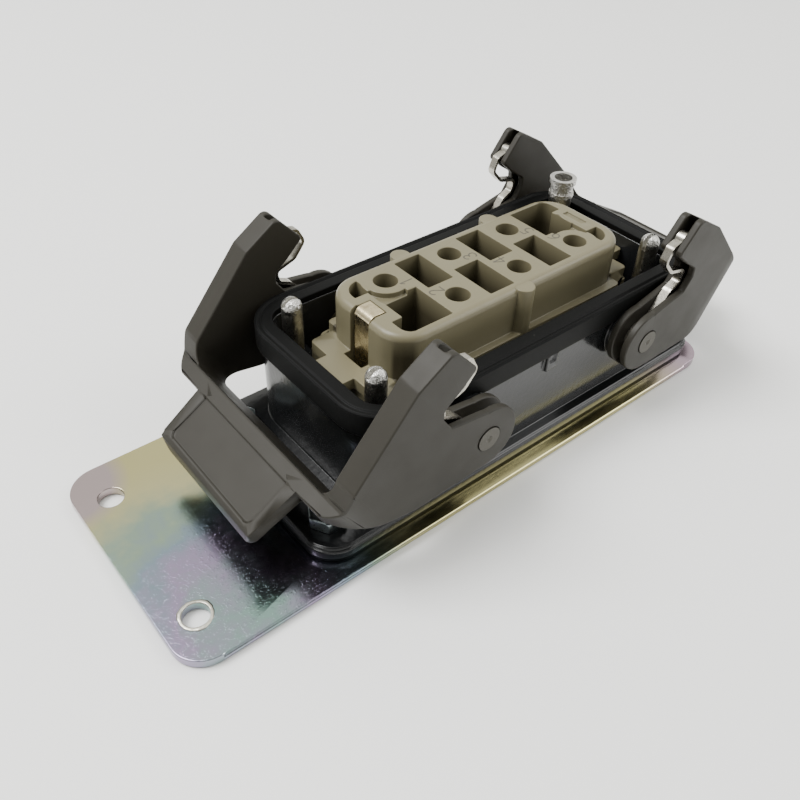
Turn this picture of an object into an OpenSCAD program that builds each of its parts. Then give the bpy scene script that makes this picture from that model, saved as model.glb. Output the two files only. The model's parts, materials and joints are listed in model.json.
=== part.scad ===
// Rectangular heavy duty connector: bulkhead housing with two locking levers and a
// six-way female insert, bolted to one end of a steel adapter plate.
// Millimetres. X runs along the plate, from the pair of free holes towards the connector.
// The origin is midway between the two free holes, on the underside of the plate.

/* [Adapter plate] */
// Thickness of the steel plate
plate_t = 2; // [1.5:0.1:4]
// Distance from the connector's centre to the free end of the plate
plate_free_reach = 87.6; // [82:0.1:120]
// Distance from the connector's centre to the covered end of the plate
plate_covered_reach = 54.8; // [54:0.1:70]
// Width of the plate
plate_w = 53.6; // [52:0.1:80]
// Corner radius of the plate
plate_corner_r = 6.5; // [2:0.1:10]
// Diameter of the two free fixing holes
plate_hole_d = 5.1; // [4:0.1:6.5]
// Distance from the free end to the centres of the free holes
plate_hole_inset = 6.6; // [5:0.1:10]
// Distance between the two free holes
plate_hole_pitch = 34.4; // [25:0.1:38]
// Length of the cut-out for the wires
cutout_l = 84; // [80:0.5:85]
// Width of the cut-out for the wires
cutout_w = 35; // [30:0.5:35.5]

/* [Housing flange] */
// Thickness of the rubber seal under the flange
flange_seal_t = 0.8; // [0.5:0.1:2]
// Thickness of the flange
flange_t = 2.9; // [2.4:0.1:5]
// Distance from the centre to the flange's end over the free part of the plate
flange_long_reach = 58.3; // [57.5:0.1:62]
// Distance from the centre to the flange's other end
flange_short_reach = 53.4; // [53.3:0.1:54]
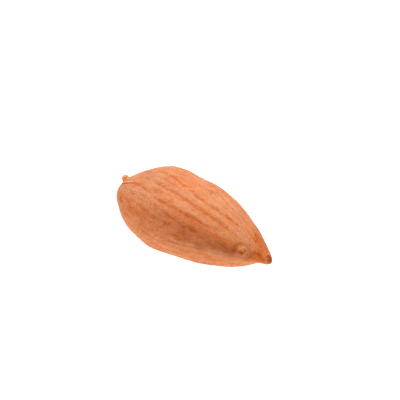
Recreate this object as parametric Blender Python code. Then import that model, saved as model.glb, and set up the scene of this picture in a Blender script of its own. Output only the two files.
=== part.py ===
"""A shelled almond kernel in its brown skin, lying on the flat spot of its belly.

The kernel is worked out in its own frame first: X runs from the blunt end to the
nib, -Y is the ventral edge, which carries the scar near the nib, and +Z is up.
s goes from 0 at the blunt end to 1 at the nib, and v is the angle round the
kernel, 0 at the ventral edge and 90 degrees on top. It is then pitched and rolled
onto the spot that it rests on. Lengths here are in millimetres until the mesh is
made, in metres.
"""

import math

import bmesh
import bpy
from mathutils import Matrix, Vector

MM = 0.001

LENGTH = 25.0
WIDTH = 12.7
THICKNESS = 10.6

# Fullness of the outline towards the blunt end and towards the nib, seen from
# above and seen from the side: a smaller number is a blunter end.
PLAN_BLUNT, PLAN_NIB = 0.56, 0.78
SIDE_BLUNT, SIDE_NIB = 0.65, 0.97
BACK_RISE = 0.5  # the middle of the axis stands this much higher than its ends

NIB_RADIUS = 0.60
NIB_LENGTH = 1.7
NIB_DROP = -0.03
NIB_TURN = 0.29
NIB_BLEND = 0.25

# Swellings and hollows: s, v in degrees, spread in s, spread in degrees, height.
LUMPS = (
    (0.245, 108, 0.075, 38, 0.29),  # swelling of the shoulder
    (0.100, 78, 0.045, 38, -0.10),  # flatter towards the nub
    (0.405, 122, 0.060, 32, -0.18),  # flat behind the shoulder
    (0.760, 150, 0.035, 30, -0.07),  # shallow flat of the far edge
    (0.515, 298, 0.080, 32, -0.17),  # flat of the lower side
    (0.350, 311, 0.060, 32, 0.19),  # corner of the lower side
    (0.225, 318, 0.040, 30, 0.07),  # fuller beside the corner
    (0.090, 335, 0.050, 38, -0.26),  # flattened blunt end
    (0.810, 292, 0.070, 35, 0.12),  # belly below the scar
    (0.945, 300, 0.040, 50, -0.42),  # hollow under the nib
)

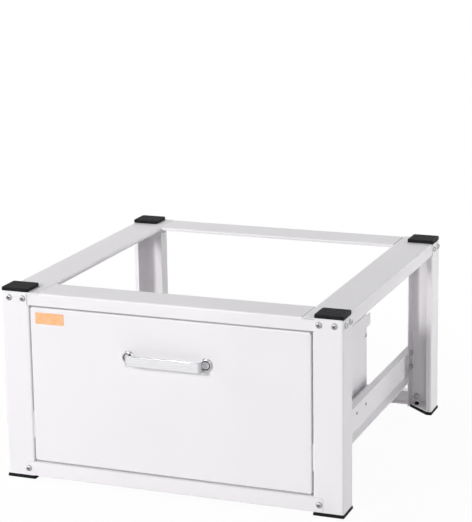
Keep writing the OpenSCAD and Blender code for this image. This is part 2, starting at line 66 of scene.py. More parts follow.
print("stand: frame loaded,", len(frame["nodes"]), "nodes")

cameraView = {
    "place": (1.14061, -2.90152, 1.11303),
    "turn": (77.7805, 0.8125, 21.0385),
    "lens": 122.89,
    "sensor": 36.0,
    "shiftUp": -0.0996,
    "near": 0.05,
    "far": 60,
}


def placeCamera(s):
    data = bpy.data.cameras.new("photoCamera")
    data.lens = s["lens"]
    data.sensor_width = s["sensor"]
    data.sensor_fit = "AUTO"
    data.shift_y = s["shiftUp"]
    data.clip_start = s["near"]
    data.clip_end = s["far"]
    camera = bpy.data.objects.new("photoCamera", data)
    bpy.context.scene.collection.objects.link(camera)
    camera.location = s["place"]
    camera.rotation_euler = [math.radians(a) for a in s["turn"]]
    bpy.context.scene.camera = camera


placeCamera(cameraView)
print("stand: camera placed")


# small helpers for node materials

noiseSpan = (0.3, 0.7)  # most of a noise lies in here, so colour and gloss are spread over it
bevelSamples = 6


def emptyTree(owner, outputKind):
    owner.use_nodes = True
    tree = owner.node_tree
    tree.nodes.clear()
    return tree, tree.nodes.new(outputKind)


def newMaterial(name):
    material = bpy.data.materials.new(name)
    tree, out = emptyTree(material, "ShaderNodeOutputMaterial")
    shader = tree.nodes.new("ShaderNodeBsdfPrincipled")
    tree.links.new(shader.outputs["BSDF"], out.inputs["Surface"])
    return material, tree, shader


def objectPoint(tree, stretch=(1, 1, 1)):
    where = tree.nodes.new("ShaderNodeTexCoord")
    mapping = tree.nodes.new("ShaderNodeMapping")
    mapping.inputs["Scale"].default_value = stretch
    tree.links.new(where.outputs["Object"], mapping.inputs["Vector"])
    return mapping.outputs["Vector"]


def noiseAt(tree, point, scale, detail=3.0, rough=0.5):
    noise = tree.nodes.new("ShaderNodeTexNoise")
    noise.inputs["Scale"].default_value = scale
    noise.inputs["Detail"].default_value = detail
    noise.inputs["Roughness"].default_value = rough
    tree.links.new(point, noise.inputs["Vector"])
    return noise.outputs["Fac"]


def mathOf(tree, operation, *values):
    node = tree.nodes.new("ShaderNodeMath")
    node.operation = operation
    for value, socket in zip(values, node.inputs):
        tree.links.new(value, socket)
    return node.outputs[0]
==
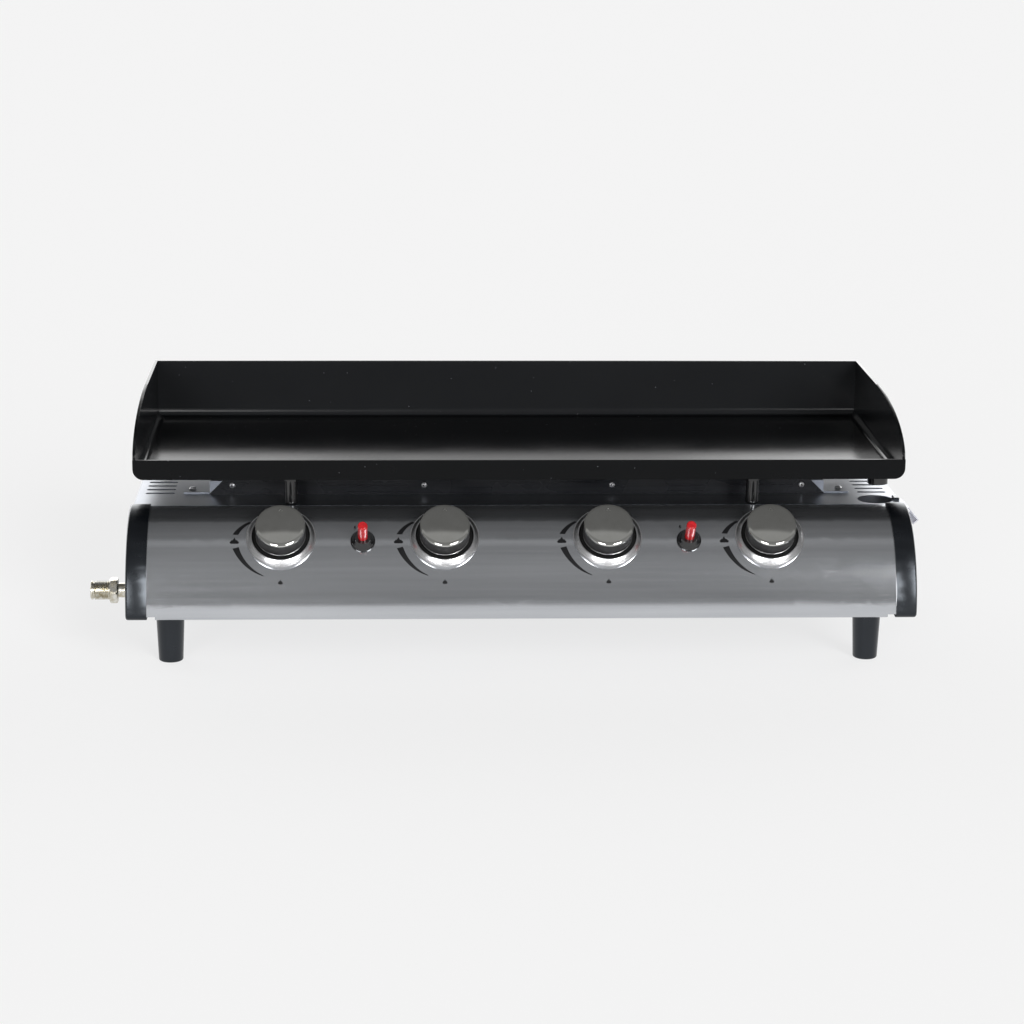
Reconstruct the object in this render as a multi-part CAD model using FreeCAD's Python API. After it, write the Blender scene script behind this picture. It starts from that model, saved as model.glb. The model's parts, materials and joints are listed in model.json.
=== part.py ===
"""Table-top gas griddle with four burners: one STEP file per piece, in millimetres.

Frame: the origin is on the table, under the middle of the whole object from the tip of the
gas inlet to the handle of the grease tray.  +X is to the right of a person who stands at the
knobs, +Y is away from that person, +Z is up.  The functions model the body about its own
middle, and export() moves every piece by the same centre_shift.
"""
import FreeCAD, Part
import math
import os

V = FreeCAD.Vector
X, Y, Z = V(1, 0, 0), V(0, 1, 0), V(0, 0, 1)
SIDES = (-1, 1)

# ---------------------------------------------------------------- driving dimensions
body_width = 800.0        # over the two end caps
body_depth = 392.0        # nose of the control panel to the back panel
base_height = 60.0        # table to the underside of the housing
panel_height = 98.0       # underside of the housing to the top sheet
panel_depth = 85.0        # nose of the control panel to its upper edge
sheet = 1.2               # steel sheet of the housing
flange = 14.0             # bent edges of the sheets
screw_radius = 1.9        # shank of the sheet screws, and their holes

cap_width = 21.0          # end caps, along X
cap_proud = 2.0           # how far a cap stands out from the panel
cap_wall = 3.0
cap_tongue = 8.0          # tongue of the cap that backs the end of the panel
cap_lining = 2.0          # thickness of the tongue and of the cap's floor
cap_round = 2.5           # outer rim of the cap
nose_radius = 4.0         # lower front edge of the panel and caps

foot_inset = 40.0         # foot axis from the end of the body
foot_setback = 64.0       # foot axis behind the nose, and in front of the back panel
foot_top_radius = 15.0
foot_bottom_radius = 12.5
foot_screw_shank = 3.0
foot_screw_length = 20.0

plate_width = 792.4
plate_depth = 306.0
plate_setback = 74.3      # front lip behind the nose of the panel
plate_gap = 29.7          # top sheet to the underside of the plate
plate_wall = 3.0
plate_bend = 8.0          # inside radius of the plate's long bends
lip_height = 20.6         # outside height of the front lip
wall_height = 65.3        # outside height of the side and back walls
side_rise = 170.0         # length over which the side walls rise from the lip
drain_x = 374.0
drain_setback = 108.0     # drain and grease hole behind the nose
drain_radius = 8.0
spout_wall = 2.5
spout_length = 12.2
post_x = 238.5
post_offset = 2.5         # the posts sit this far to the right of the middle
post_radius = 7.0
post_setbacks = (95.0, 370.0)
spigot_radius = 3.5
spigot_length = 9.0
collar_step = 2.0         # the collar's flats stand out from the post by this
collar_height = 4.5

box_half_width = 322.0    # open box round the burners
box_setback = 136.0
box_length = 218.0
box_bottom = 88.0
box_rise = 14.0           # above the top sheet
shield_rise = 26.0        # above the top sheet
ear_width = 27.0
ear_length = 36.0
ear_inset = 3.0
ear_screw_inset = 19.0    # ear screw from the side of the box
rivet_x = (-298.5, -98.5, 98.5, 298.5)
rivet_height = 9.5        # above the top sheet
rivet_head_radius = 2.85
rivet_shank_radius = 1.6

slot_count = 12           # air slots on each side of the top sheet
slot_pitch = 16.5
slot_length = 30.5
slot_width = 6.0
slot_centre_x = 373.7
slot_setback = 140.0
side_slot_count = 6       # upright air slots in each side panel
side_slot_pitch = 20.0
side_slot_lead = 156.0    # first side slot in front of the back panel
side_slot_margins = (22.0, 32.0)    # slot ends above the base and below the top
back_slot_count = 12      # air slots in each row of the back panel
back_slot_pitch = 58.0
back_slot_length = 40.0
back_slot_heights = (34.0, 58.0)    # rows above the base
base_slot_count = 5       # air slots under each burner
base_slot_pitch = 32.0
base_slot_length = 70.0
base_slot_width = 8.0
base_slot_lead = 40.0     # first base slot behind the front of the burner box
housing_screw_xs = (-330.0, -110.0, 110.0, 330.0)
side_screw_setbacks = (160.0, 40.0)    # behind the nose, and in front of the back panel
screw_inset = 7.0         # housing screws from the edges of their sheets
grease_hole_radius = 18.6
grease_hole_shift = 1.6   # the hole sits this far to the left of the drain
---
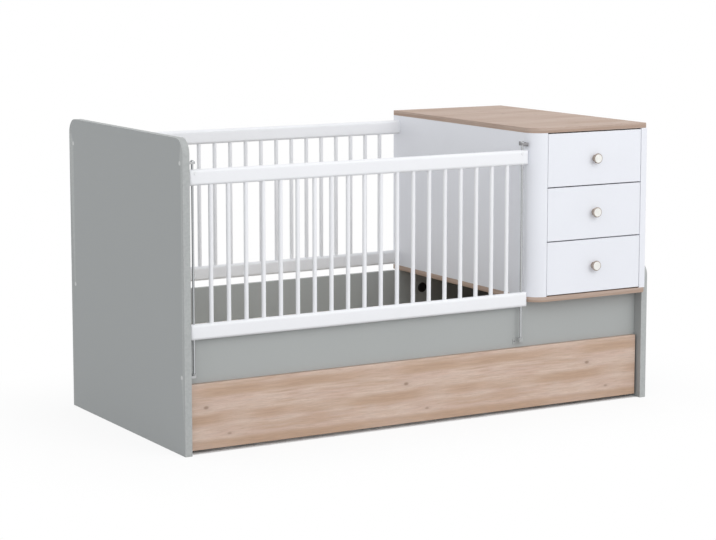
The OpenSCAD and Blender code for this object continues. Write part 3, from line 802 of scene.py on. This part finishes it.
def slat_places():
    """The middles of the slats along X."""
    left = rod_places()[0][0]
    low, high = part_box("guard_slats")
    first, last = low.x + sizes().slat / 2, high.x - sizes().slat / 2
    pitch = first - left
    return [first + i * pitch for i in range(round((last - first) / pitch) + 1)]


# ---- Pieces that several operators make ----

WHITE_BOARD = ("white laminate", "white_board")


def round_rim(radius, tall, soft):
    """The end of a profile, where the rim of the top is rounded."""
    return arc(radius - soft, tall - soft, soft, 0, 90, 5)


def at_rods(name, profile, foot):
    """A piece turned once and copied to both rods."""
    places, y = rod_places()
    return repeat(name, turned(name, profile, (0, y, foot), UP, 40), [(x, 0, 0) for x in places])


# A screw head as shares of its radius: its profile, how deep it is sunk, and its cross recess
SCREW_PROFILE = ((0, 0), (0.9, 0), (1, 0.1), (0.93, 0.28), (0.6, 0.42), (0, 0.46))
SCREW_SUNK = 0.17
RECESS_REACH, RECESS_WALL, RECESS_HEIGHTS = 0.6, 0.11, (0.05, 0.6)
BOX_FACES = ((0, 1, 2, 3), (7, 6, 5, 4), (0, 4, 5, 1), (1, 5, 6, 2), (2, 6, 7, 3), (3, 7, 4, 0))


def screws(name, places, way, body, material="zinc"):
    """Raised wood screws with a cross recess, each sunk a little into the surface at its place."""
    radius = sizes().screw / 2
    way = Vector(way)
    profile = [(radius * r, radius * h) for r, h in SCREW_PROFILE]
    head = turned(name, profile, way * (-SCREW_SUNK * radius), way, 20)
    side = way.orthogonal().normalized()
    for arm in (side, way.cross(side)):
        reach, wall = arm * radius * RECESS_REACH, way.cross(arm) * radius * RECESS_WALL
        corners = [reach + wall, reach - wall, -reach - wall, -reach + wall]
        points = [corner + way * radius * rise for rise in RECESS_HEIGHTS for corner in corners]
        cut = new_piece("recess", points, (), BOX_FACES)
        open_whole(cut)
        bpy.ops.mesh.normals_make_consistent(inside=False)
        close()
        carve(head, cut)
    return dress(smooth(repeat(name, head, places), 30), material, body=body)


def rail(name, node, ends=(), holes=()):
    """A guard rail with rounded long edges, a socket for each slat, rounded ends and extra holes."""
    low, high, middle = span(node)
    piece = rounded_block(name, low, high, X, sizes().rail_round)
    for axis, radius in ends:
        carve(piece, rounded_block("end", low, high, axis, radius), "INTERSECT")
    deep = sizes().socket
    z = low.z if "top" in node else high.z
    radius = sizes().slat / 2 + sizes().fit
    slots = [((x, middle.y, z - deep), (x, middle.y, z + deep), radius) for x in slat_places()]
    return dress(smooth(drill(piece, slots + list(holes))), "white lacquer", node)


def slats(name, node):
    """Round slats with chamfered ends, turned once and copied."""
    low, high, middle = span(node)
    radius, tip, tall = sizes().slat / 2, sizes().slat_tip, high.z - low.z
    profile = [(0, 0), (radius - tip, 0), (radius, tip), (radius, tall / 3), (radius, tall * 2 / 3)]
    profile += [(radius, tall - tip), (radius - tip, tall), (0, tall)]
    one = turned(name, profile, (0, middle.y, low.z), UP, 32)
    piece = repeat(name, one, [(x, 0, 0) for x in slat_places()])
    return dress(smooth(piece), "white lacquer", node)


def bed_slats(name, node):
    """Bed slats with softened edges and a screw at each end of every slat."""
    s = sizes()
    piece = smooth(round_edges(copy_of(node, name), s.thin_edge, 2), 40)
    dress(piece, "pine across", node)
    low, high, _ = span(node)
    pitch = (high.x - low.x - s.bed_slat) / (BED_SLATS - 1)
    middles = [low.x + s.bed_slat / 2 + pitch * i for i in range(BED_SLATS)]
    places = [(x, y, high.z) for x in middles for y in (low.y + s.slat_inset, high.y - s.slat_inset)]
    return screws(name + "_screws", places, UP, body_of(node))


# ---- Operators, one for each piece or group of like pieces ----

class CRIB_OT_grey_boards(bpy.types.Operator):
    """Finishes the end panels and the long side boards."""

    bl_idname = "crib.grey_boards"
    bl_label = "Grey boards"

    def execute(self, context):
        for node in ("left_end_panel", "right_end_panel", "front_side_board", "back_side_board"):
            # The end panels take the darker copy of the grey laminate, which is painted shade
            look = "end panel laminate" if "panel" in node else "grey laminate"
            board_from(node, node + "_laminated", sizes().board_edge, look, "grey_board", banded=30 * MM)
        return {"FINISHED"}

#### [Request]
Look through the entries above and quote exactly the lines from the line with "Turn this picture" to the line with "cutout_w = 35; // [30:0.5:35.5]", counting both of those lines.

#### [Written response]
Turn this picture of an object into an OpenSCAD program that builds each of its parts. Then give the bpy scene script that makes this picture from that model, saved as model.glb. Output the two files only. The model's parts, materials and joints are listed in model.json.
=== part.scad ===
// Rectangular heavy duty connector: bulkhead housing with two locking levers and a
// six-way female insert, bolted to one end of a steel adapter plate.
// Millimetres. X runs along the plate, from the pair of free holes towards the connector.
// The origin is midway between the two free holes, on the underside of the plate.

/* [Adapter plate] */
// Thickness of the steel plate
plate_t = 2; // [1.5:0.1:4]
// Distance from the connector's centre to the free end of the plate
plate_free_reach = 87.6; // [82:0.1:120]
// Distance from the connector's centre to the covered end of the plate
plate_covered_reach = 54.8; // [54:0.1:70]
// Width of the plate
plate_w = 53.6; // [52:0.1:80]
// Corner radius of the plate
plate_corner_r = 6.5; // [2:0.1:10]
// Diameter of the two free fixing holes
plate_hole_d = 5.1; // [4:0.1:6.5]
// Distance from the free end to the centres of the free holes
plate_hole_inset = 6.6; // [5:0.1:10]
// Distance between the two free holes
plate_hole_pitch = 34.4; // [25:0.1:38]
// Length of the cut-out for the wires
cutout_l = 84; // [80:0.5:85]
// Width of the cut-out for the wires
cutout_w = 35; // [30:0.5:35.5]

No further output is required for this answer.